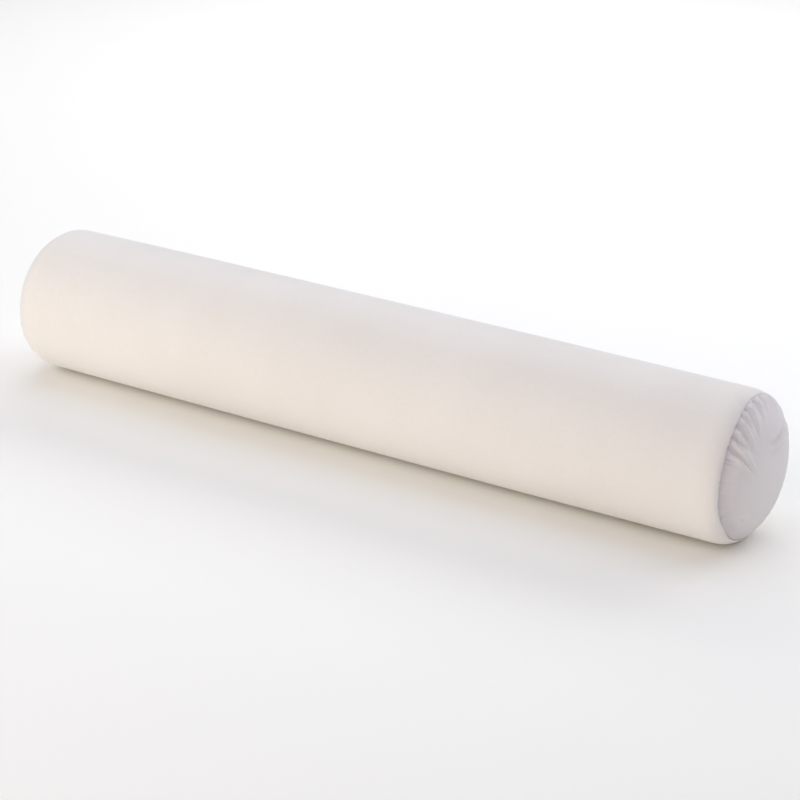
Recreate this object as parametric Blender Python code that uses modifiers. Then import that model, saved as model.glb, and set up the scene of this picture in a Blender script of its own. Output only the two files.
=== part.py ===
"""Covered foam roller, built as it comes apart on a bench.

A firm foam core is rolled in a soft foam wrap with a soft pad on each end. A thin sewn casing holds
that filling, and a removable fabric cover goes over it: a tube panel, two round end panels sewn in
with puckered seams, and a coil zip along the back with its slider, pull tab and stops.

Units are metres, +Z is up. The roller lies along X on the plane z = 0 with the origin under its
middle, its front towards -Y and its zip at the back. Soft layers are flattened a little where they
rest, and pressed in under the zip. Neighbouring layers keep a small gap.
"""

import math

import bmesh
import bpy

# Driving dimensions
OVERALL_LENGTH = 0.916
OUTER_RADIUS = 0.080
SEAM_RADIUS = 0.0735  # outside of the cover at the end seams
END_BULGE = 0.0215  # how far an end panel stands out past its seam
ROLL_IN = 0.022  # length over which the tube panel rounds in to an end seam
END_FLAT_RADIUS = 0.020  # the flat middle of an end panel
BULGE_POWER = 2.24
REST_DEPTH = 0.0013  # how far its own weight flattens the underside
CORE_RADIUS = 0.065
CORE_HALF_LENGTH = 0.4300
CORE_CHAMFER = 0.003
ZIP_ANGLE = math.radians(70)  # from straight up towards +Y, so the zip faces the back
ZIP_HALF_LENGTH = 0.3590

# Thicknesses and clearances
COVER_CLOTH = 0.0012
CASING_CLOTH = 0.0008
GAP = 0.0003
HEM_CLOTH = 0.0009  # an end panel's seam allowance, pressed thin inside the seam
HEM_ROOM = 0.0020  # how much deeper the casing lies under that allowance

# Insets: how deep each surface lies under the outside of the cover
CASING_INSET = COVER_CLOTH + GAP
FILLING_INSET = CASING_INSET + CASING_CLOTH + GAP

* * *

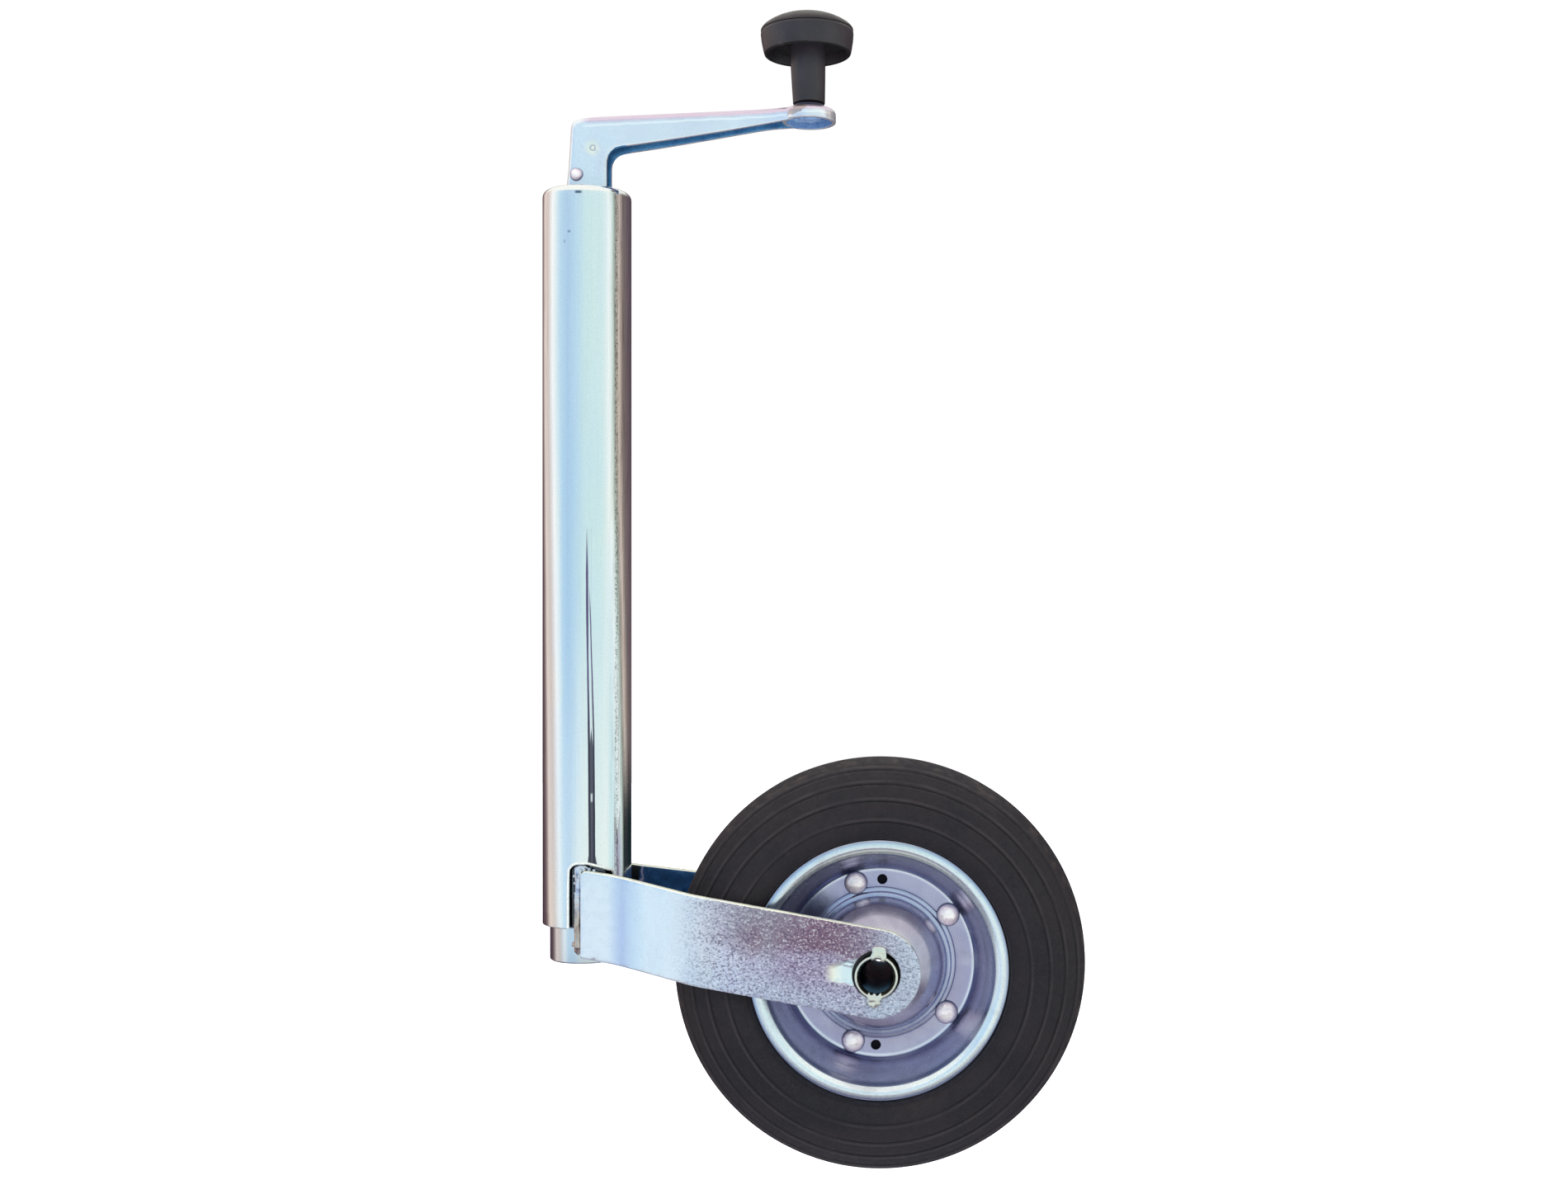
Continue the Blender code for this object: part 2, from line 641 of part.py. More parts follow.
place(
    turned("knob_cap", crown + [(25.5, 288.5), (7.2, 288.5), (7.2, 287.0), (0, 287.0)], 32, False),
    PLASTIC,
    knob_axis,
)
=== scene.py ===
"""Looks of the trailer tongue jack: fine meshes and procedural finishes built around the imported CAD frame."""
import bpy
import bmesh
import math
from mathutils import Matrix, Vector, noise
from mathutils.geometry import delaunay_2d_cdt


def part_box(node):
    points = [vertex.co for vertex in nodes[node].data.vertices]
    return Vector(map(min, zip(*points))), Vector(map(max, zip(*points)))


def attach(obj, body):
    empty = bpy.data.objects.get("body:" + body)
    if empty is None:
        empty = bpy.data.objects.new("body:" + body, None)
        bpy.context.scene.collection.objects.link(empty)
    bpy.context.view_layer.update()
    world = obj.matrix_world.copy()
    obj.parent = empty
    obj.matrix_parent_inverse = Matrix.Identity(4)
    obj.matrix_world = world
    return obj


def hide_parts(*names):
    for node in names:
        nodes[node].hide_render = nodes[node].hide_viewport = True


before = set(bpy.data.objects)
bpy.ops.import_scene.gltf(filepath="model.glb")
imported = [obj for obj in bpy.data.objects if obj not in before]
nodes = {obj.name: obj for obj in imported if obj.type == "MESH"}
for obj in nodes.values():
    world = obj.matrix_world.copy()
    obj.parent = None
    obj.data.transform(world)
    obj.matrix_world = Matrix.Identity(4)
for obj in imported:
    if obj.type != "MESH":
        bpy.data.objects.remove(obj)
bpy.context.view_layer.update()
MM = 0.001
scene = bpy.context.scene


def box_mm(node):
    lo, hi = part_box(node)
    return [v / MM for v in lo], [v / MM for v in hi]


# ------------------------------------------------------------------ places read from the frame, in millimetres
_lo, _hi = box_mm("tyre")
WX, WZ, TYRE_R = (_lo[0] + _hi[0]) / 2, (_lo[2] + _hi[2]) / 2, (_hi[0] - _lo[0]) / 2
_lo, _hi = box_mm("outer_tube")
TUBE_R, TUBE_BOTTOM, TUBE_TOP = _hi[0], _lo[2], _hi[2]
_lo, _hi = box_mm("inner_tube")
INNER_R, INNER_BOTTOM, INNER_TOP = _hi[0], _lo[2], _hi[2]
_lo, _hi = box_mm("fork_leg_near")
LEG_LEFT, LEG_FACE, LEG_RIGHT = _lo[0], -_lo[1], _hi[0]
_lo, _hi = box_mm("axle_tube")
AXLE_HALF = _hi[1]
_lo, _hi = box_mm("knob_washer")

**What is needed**
From the entries above, extract only the lines running from the one containing "for node in" through the one containing "return [v /", inclusive.

**Written answer**
    for node in names:
        nodes[node].hide_render = nodes[node].hide_viewport = True


before = set(bpy.data.objects)
bpy.ops.import_scene.gltf(filepath="model.glb")
imported = [obj for obj in bpy.data.objects if obj not in before]
nodes = {obj.name: obj for obj in imported if obj.type == "MESH"}
for obj in nodes.values():
    world = obj.matrix_world.copy()
    obj.parent = None
    obj.data.transform(world)
    obj.matrix_world = Matrix.Identity(4)
for obj in imported:
    if obj.type != "MESH":
        bpy.data.objects.remove(obj)
bpy.context.view_layer.update()
MM = 0.001
scene = bpy.context.scene


def box_mm(node):
    lo, hi = part_box(node)
    return [v / MM for v in lo], [v / MM for v in hi]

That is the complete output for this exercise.